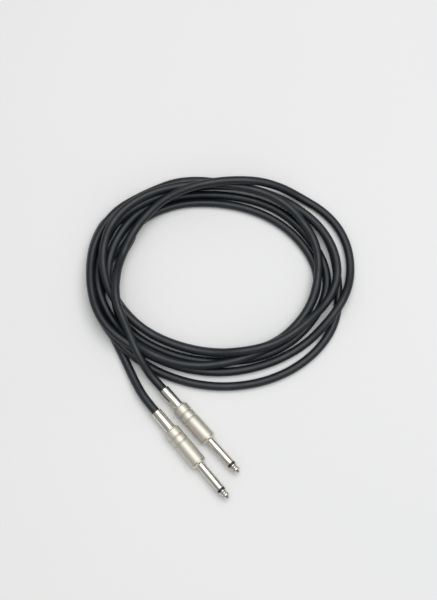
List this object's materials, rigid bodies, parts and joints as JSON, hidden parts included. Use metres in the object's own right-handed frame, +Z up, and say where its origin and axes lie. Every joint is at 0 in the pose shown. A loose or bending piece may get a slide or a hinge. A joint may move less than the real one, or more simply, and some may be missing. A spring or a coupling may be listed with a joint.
{
  "type": "instrument cable",
  "caption": "Coiled round instrument cable with a straight 6.35 mm two-pole plug on each end, with metal shells that unscrew.",
  "frame": {"origin": "on the resting surface, under the middle of the pair of plugs", "axes": "+X along plug A towards its tip, +Z up from the resting surface; the coil lies towards -X and +Y"},
  "size_m": [0.2161, 0.2021, 0.022],
  "materials": {
    "cable_jacket": "matte extruded PVC",
    "satin_nickel": "satin nickel plate",
    "polished_nickel": "polished nickel plate",
    "black_insulator": "moulded",
    "hard_paper": "punched phenolic paper",
    "tinned_brass": "tin plate on punched brass",
    "core_insulation": "extruded polyethylene",
    "copper": "bare copper strands",
    "solder": "bright solder",
    "liner": "thin extruded tube"
  },
  "bodies": {
    "cable": {"cable_coil": "cable_jacket", "cable_lead_a": "cable_jacket", "cable_lead_b": "cable_jacket", "cable_end_a": "cable_jacket", "cable_end_b": "cable_jacket", "plug_a_tip_contact": "polished_nickel", "plug_a_tip_insulator": "black_insulator", "plug_a_sleeve_contact": "polished_nickel", "plug_a_rear_insulator": "hard_paper", "plug_a_tip_lug": "tinned_brass", "plug_a_ground_lug": "tinned_brass", "plug_a_core_insulation": "core_insulation", "plug_a_core_wire": "copper", "plug_a_shield_pigtail": "copper", "plug_a_tip_solder": "solder", "plug_a_ground_solder": "solder", "plug_b_tip_contact": "polished_nickel", "plug_b_tip_insulator": "black_insulator", "plug_b_sleeve_contact": "polished_nickel", "plug_b_rear_insulator": "hard_paper", "plug_b_tip_lug": "tinned_brass", "plug_b_ground_lug": "tinned_brass", "plug_b_core_insulation": "core_insulation", "plug_b_core_wire": "copper", "plug_b_shield_pigtail": "copper", "plug_b_tip_solder": "solder", "plug_b_ground_solder": "solder"},
    "plug_a_liner": {"plug_a_liner": "liner"},
    "plug_a_shell": {"plug_a_shell": "satin_nickel", "plug_a_tail_tube": "polished_nickel"},
    "plug_b_liner": {"plug_b_liner": "liner"},
    "plug_b_shell": {"plug_b_shell": "satin_nickel", "plug_b_tail_tube": "polished_nickel"}
  },
  "joints": [
    {"name": "plug_a_shell_travel", "type": "slide", "parent": "cable", "child": "plug_a_liner", "axis": [-1, 0, 0], "range_m": [0, 0.00501]},
    {"name": "plug_a_shell_turn", "type": "hinge", "parent": "plug_a_liner", "child": "plug_a_shell", "pos_m": [-0.012, 0.0084, 0.0059], "axis": [-1, 0, 0], "range_deg": [0, 1800]},
    {"name": "plug_b_shell_travel", "type": "slide", "parent": "cable", "child": "plug_b_liner", "axis": [-0.9993, 0.0366, 0], "range_m": [0, 0.00501]},
    {"name": "plug_b_shell_turn", "type": "hinge", "parent": "plug_b_liner", "child": "plug_b_shell", "pos_m": [-0.00342, -0.00781, 0.0059], "axis": [-0.9993, 0.0366, 0], "range_deg": [0, 1800]}
  ],
  "couplings": [
    {"joint": "plug_a_shell_travel", "follows": "plug_a_shell_turn", "m_per_rad": 0.00015915},
    {"joint": "plug_b_shell_travel", "follows": "plug_b_shell_turn", "m_per_rad": 0.00015915}
  ]
}
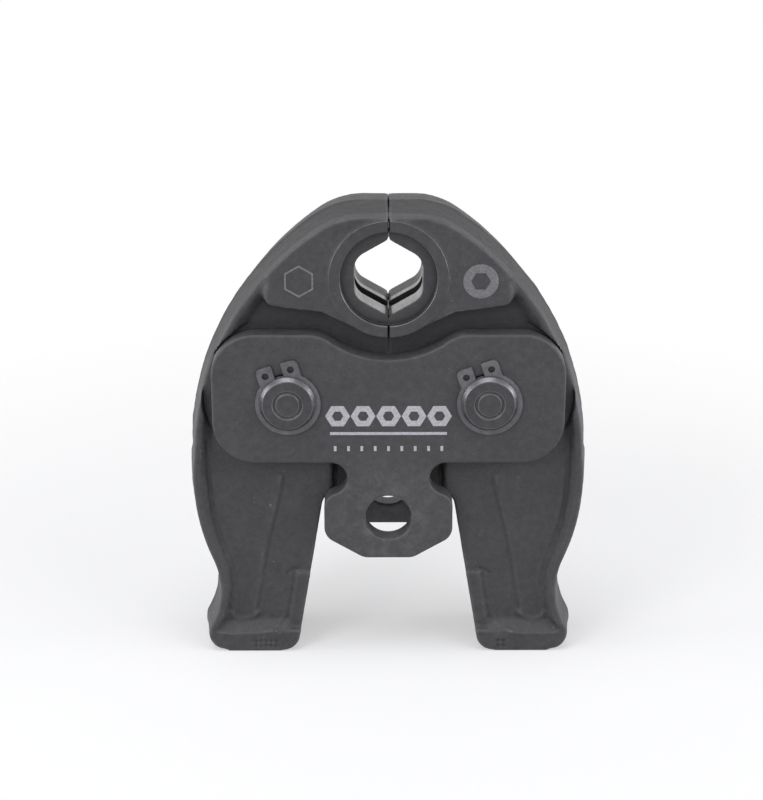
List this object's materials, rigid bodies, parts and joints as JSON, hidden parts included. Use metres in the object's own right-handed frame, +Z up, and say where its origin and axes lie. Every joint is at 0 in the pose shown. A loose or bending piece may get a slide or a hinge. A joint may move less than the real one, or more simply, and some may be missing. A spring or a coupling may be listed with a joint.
{
  "type": "press fitting tool jaw",
  "caption": "Scissor-type jaw for a press fitting tool: forged levers with a hexagonal pressing profile, pivoting on pins between side plates.",
  "frame": {"origin": "centre of the base, on the plane under both feet, midway between the side plates", "axes": "+Z up from the feet to the pressing head, +X across the levers, -Y towards the side that faces the viewer, along the pivot pins"},
  "size_m": [0.1214, 0.039, 0.1426],
  "materials": {
    "blackened_steel": "matt blackened forged steel",
    "oiled_steel": "dark oiled turned and punched steel"
  },
  "bodies": {
    "side_plates": {"front_side_plate": "blackened_steel", "rear_side_plate": "blackened_steel", "left_pivot_pin": "oiled_steel", "right_pivot_pin": "oiled_steel", "front_left_retaining_ring": "oiled_steel", "front_right_retaining_ring": "oiled_steel", "rear_left_retaining_ring": "oiled_steel", "rear_right_retaining_ring": "oiled_steel", "closing_spring": "oiled_steel"},
    "left_lever": {"left_jaw_lever": "blackened_steel"},
    "right_lever": {"right_jaw_lever": "blackened_steel"}
  },
  "joints": [
    {"name": "left_lever_hinge", "type": "hinge", "parent": "side_plates", "child": "left_lever", "pos_m": [-0.03, 0, 0.0848], "axis": [0, -1, 0], "range_deg": [0, 10], "stiffness_Nm_per_rad": 2, "springref_deg": -34.38, "deforming": ["closing_spring"]},
    {"name": "right_lever_hinge", "type": "hinge", "parent": "side_plates", "child": "right_lever", "pos_m": [0.03, 0, 0.0848], "axis": [0, 1, 0], "range_deg": [0, 10], "stiffness_Nm_per_rad": 2, "springref_deg": -34.38}
  ]
}
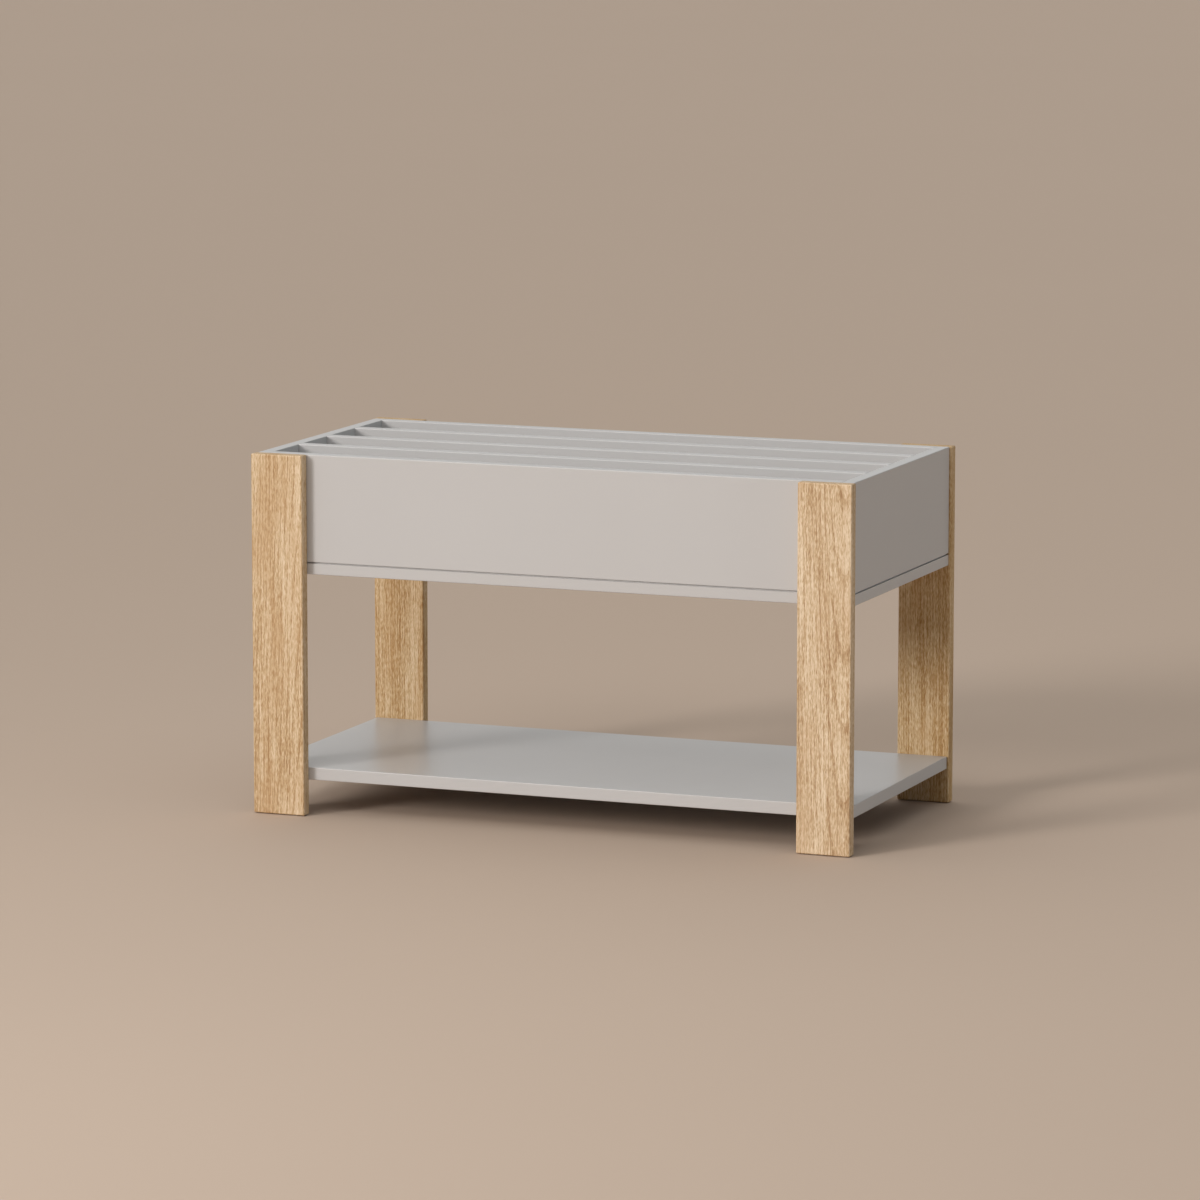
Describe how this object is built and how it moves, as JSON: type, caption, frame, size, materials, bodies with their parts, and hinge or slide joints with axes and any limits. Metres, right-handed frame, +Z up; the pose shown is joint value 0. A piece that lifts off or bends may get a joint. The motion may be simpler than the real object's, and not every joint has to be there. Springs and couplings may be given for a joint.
{
  "type": "entryway bench",
  "caption": "Low bench: four flat oak legs carry an open lacquered box with lengthways dividers, and a shelf sits near the floor.",
  "frame": {"origin": "on the floor, under the middle of the bench's overall length and depth", "axes": "+X along the bench to the right as seen from the front, -Y to the front, +Z up"},
  "size_m": [0.8, 0.4, 0.46],
  "materials": {
    "oak": "solid oak, clear matt oil, straight grain along the leg",
    "lacquered_board": "16 mm board, warm light grey satin lacquer",
    "beech": "fluted beech dowel",
    "zinc_plated_steel": "bright zinc plate",
    "zinc_casting": "as cast, dull",
    "brass": "machined",
    "cap_plastic": "moulded, fine matt, in the boards' grey",
    "glide_nylon": "moulded nylon, fine matt"
  },
  "bodies": {
    "root": {"leg_front_left": "oak", "leg_front_right": "oak", "leg_back_left": "oak", "leg_back_right": "oak", "front_panel": "lacquered_board", "back_panel": "lacquered_board", "left_panel": "lacquered_board", "right_panel": "lacquered_board", "divider_front": "lacquered_board", "divider_middle": "lacquered_board", "divider_back": "lacquered_board", "bottom_panel": "lacquered_board", "lower_shelf": "lacquered_board", "leg_bolts": "zinc_plated_steel", "leg_bolt_washers": "zinc_plated_steel", "leg_inserts": "brass", "corner_dowels": "beech", "corner_cam_bolts": "zinc_plated_steel", "corner_cams": "zinc_casting", "corner_cam_caps": "cap_plastic", "divider_dowels": "beech", "bottom_screws": "zinc_plated_steel", "shelf_dowels": "beech", "shelf_cam_bolts": "zinc_plated_steel", "shelf_cams": "zinc_casting", "shelf_cam_caps": "cap_plastic", "leg_glides": "glide_nylon"}
  },
  "joints": []
}
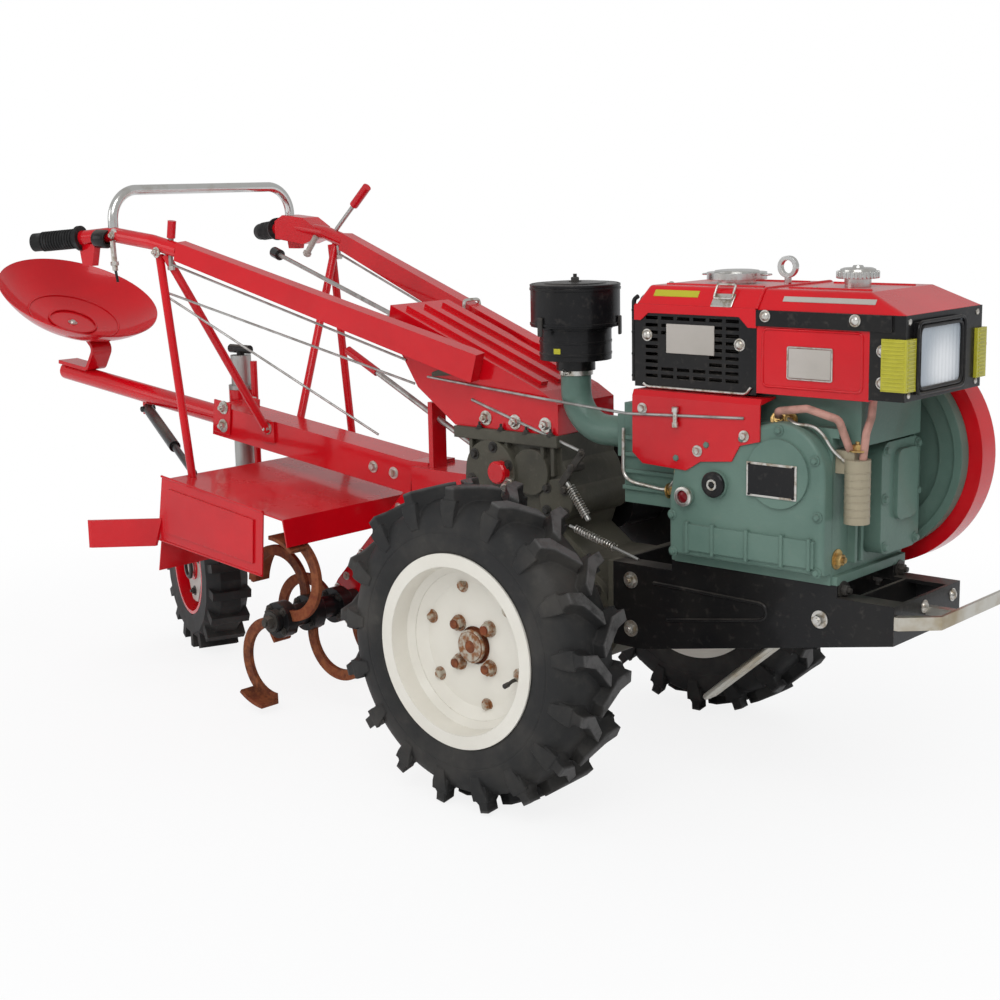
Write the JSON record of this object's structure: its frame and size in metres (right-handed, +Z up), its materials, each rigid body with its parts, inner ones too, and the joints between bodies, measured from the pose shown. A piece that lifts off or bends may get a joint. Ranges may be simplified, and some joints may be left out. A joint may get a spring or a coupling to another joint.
{
  "type": "walking tractor with riding rotary tiller",
  "caption": "Two-wheeled walking tractor with a diesel engine, long handlebars, a rotary tiller, a steered tail wheel and a riding seat.",
  "frame": {"origin": "on the ground, under the middle of the machine's length and width", "axes": "+X forward, +Y to the machine's left, +Z up"},
  "size_m": [2.5615, 0.856, 1.096],
  "materials": {
    "red_paint": "gloss",
    "engine_paint": "satin",
    "black_paint": "satin",
    "gearbox_paint": "satin",
    "cream_paint": "satin",
    "bare_steel": "satin",
    "chrome_plate": "polished",
    "rusty_steel": "matte",
    "tyre_rubber": "matte",
    "soft_rubber": "matte",
    "hose_rubber": "satin",
    "lamp_glass": "gloss",
    "lamp_plastic": "gloss",
    "filter_body": "satin"
  },
  "bodies": {
    "frame": {"chassis": "black_paint", "bumper_strap": "bare_steel", "gearbox": "gearbox_paint", "engine_block": "engine_paint", "gear_cover": "engine_paint", "head_shield": "red_paint", "intake_elbow": "engine_paint", "air_cleaner": "black_paint", "muffler": "black_paint", "fuel_filter": "filter_body", "drive_belts": "soft_rubber", "radiator_guard": "black_paint", "fuel_tank": "red_paint", "hood_top": "red_paint", "filler_caps": "chrome_plate", "lamp_housing": "black_paint", "headlamp": "lamp_glass", "side_lamps": "lamp_plastic", "steering_frame": "red_paint", "right_handlebar": "red_paint", "left_handlebar": "red_paint", "grips": "soft_rubber", "hand_rail": "chrome_plate", "tool_beam": "red_paint", "seat_tube": "red_paint", "seat_pan": "red_paint", "seat_leaf": "red_paint", "tiller_case": "red_paint", "tiller_hood": "red_paint", "tail_sleeve": "red_paint", "stays": "red_paint", "footrests": "red_paint", "control_rods": "bare_steel", "lever_handles": "red_paint", "depth_strut": "black_paint", "fuel_hoses": "hose_rubber"},
    "front_stand": {"front_stand": "bare_steel"},
    "right_wheel": {"right_tyre": "tyre_rubber", "right_rim": "cream_paint", "right_axle": "rusty_steel"},
    "left_wheel": {"left_tyre": "tyre_rubber", "left_rim": "cream_paint", "left_axle": "rusty_steel"},
    "flywheel": {"flywheel": "engine_paint", "flywheel_rim": "red_paint"},
    "clutch_pulley": {"clutch_pulley": "black_paint"},
    "tiller_rotor": {"rotor_shaft": "black_paint", "tines": "rusty_steel"},
    "tail_steering": {"tail_column": "bare_steel", "tail_handle": "black_paint"},
    "tail_wheel": {"tail_tyre": "tyre_rubber", "tail_rim": "red_paint"}
  },
  "joints": [
    {"name": "right_wheel_spin", "type": "hinge", "parent": "frame", "child": "right_wheel", "pos_m": [0.547, -0.36, 0.29], "axis": [0, 1, 0], "continuous": true},
    {"name": "left_wheel_spin", "type": "hinge", "parent": "frame", "child": "left_wheel", "pos_m": [0.547, 0.36, 0.29], "axis": [0, 1, 0], "continuous": true},
    {"name": "flywheel_spin", "type": "hinge", "parent": "frame", "child": "flywheel", "pos_m": [1.025, 0.165, 0.612], "axis": [0, 1, 0], "continuous": true},
    {"name": "clutch_pulley_spin", "type": "hinge", "parent": "frame", "child": "clutch_pulley", "pos_m": [0.487, 0.242, 0.47], "axis": [0, 1, 0], "continuous": true},
    {"name": "tiller_rotor_spin", "type": "hinge", "parent": "frame", "child": "tiller_rotor", "pos_m": [-0.113, 0, 0.204], "axis": [0, 1, 0], "continuous": true},
    {"name": "tail_steer", "type": "hinge", "parent": "frame", "child": "tail_steering", "pos_m": [-0.583, 0.075, 0.56], "axis": [0, 0, 1], "range_deg": [-23, 62]},
    {"name": "tail_wheel_spin", "type": "hinge", "parent": "tail_steering", "child": "tail_wheel", "pos_m": [-0.66753, 0.00993, 0.195], "axis": [0.3746, 0.9272, 0], "continuous": true},
    {"name": "stand_swing", "type": "hinge", "parent": "frame", "child": "front_stand", "pos_m": [1.017, -0.06, 0.335], "axis": [0, -1, 0], "range_deg": [0, 62]}
  ]
}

========

Work to be completed:
Copy each line from the records above that includes the string "lifts".

The completed task:
Describe how this object is built and how it moves, as JSON: type, caption, frame, size, materials, bodies with their parts, and hinge or slide joints with axes and any limits. Metres, right-handed frame, +Z up; the pose shown is joint value 0. A piece that lifts off or bends may get a joint. The motion may be simpler than the real object's, and not every joint has to be there. Springs and couplings may be given for a joint.
Write the JSON record of this object's structure: its frame and size in metres (right-handed, +Z up), its materials, each rigid body with its parts, inner ones too, and the joints between bodies, measured from the pose shown. A piece that lifts off or bends may get a joint. Ranges may be simplified, and some joints may be left out. A joint may get a spring or a coupling to another joint.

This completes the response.